Name: Josh Lambo
College: Texas A&M
NFL games played: 32
Games played for the Chargers: 32
Fun fact: You may know that Josh Lambo was once a professional soccer player - but did you know that ESPN once said that for Lambo ‘the sky is the limit?'
Josh Lambo is unique for an NFL player because he's one of the few that didn't play Football as their first professional sport. Instead, Lambo started off playing
the real kind of football you know the one that's actually played with your feet oh America you guys are so stupid soccer.
Once touted as a very promising Goalkeeping prospect, Lambo had been at his High School for all of two months before he was invited to join the US Residency Program, a move which meant leaving Wisconsin for a long journey to Florida. According to their website, the US Residency Program provided some of the hottest young talents in American soccer a residency at which they'd have access to world class facilities, train every day under the guidance of US U17 National Coaches, and still be provided with an education. Sounds great - except in March 2017 they announced that the program would be closing down. Oh well. At least you guys have Christian Pulisic.
Lambo made his debut for the USA U17 team against England in 2005, playing against a side that included Theo Walcott, now a soccer player for Arsenal. In 2007, he represented the USA U17s at the U17 World Cup, and received the Man of the Match award in a game against Belgium, who's team included Premier League star Eden Hazard and Premier League... soccer player, Christian Benteke.
That wasn't Lambo's only connection with the Premier League, either. EPL side Everton were seriously interested in Lambo as a 15-year-old, having spotted him on a club tour of America after a recommendation from Everton and USA Goalkeeper Tim Howard. Lambo was invited to join Everton on the remainder of their US tour and was then brought over to England to trial for the club.
The trial went well, as Lambo was offered a contract - if he could get a European passport. Lambo's Greek heritage meant that it was possible, but it took him nearly a year to get it. When he went back to Everton a year later, their interest had cooled. According to Lambo, his size may have been the reason why: "I was six feet tall at 16 years old and that's pretty good. But six feet tall at 17 isn't so good."
Lambo went on to be drafted by FC Dallas with the #8 overall pick in the MLS Superdraft, but things never really worked out for him. After breaking his jaw, having the coach that drafted him get fired and being loaned out to lower league team FC Tampa Bay, Lambo was released by FC Dallas without ever playing an MLS game. After unsuccessful trials with D.C. United and Sheffield United in England, Lambo decided it was time to hang up his boots at the age of 21.

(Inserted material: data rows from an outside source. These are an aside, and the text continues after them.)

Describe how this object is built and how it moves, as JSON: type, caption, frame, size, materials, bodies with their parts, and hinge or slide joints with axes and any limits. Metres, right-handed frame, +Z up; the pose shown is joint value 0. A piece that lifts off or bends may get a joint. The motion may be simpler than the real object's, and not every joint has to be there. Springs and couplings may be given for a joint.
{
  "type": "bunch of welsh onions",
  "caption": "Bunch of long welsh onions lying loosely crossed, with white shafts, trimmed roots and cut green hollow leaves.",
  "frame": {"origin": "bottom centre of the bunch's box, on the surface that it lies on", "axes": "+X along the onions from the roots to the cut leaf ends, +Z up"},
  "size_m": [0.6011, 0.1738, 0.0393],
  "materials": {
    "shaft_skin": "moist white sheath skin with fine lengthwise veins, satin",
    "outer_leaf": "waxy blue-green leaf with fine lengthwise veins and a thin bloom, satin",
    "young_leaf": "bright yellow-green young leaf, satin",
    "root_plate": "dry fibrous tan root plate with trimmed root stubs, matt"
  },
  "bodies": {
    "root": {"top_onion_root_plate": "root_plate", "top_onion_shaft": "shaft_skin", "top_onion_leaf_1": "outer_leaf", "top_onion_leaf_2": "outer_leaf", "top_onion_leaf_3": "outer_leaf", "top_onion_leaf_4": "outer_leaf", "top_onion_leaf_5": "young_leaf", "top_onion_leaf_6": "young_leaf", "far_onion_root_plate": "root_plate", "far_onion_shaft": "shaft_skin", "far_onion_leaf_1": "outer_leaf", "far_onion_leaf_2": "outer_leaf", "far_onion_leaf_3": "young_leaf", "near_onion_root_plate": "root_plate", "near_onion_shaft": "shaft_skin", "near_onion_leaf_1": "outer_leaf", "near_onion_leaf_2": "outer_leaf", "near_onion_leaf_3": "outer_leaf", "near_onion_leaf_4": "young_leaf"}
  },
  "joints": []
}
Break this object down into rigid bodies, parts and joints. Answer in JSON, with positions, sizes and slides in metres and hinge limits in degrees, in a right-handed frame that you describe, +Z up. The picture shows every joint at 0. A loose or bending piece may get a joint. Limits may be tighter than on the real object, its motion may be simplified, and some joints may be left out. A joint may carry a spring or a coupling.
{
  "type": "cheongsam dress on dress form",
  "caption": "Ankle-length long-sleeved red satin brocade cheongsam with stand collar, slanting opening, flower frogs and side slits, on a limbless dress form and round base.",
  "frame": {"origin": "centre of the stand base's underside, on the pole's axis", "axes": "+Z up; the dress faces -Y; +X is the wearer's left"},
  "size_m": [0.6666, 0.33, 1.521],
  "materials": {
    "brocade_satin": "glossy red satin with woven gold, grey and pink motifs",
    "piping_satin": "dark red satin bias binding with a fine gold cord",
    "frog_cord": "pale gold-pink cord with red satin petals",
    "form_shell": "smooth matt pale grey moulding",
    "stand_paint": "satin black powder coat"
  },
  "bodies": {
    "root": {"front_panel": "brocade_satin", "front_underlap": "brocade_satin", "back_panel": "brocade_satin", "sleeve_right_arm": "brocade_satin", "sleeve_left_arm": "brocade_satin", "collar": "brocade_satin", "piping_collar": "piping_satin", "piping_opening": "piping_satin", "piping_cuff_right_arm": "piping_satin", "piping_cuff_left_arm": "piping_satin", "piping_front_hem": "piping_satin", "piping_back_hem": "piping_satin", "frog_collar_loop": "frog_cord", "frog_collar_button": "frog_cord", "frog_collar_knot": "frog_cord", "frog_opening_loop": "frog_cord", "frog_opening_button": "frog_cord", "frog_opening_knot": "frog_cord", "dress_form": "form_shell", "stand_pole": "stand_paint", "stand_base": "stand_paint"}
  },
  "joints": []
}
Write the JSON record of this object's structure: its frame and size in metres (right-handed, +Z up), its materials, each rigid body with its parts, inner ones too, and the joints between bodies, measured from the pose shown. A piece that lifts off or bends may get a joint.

So, what does a 21-year-old now ex-professional soccer player do? Well, for Lambo, he goes to college and tries to win a starting kicker job. Lambo enrolled at Texas A&M in 2012 and won the job in 2013. Two years later, he was leaving Texas A&M as the most accurate kicker in their history. Job done.
You might expect a big adjustment in moving from soccer to football, but there wasn't for Lambo. Or, as he succinctly put it: "Well, swinging your leg is swinging your leg." Lambo simply has leg talent that not many people do - when he was younger, he'd won a National punt, pass and kick competition that took place at Heinz Field before a Steelers playoff game.
One thing that undoubtedly helped Lambo is the fact that he played as a Goalkeeper in soccer, rather than outfield. As a goalkeeper, you spend a lot of time practicing your goal kicks, where the aim is to drill a soccer ball a long way downfield with incredible accuracy - your target is about the size of the head and chest of your teammate. If your teammate happens to be Dimitar Berbatov, your target is about an inch, because if it's not perfectly placed on his head he's not moving to get it.
There's a different technique to kicking a football and kicking a soccer ball, sure, but Lambo didn't find it too hard to adjust. "It was just raising my point of contact up on a football because a soccer ball sits lower to the ground, and it (comes down to) if you can kick a ball, then you can kick a ball. That's about it."
I must admit, I thought that Lambo did a much better job of mastering the new technique as an NFL Player in his rookie year in 2015 than he did in 2016, but he actually went 26/32 both years on FGs, with an accuracy of 81.3%. However, he did make 4/5 FGs from 50+ yards in 2015, whereas he didn't connect on a single one in 2016, going 0/3. He also missed four XPs in both years - although three were blocked in 2016, whereas Lambo just flat out missed three in 2015.
Regardless of whether he improved or regressed, Lambo definitely hasn't performed as well as fans might have hoped when he displaced Nick Novak for the starting kicker job in 2015. Now that the Chargers have bought in Younghoe Koo as preseason competition - who we profiled yesterday - Lambo is going to have to prove to the new coaching staff that he's the right man for the job. If he can't, he might become an ex-professional football player. Again.